A educação é também um dever da família, para ser promovida e incentivada com a colaboração da sociedade. Cotejada a Carta Magna com a realidade social, verifica-se, porém, que parte substancial dos brasileiros não tem acesso ao ensino, e são raros (ante a desproporção gigantesca com o número de habitantes) os que atingem níveis universitários de conhecimento.
Discutir a qualidade do ensino, antes de o garantir para todos, por meio de acesso generalizado, acrescido de meios de permanência na escola, como também se lê na Constituição, é inverter a ordem natural das coisas. O ensino fundamental, como atuação prioritária dos municípios e dos Estados, compreende -respeitada a autonomia de cada unidade territorial- o pleno ingresso de todas as crianças em idade escolar em salas de aula instaladas e equipadas nas zonas urbana e rural, assistidas por meios eficazes de transporte. Compreende, ainda, estímulos à permanência, entre os quais tem sido relevante a merenda escolar. Fala-se muito em prefeitos que desviam verbas dessas finalidades essenciais para realizar obras eleitoreiras, sob desculpa de serem úteis para a educação.

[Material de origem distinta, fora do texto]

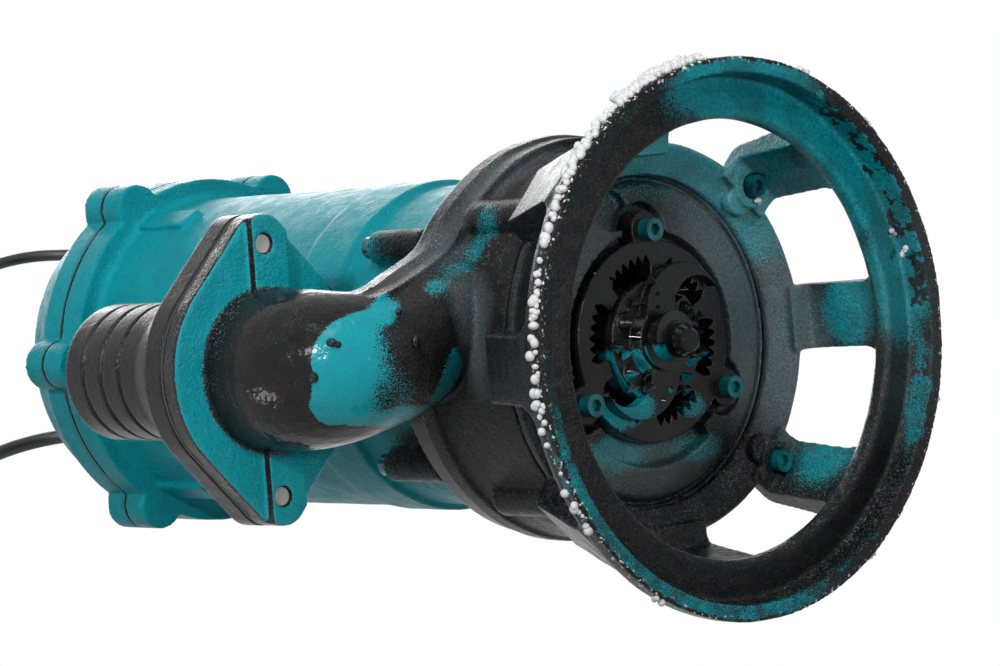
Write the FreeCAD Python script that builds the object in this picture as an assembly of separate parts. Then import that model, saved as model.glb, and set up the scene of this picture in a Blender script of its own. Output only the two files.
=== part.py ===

Uma parte do ensino fundamental é financiada pelo salário-educação, recolhido pelas empresas, em uma forma de participação que não exclui outras, de toda a sociedade, cuja sensibilidade para as questões educacionais não tem sido manifestada com suficiente energia ou clareza, salvo raras exceções.
Em outro nível, as universidades federais vivem momentos graves, consequentes de reivindicações de seus corpos docentes e funcionais. Elas resumem o quadro geral de crise, estendido às demais unidades de ensino superior, pois a maior parte de seus formandos termina os cursos desprovida de conhecimentos essenciais, técnicos e de humanidades. Nelas, até os processos clássicos de seleção de professores, por concurso, parecem superados, ante a influência da política interna e dos grupos ali formados, perturbando a apuração da qualidade.
Durante anos estabeleceu-se, quanto aos professores, em todos os níveis, um círculo vicioso angustiante: os órgãos dos poderes executivos não possibilitam meios de exercício qualificado, não pagam salários compatíveis, e os próprios mestres não se empenham em resguardar a dignidade da profissão. Dedicam muito de suas lutas a reivindicações salariais ou próprias da relação de trabalho e menos às exigências impostas pela qualidade do ensino. Atitude, aliás, frequente em pais de alunos, sempre revoltados com os custos do ensino, mas pouco empenhados quando se trata de conseguir melhora qualitativa. No Brasil de hoje, voltar os olhos para o social é, antes de mais nada, garantir a plenitude do direito ao ensino. A contar dessa garantia, as outras conquistas surgirão por si mesmas.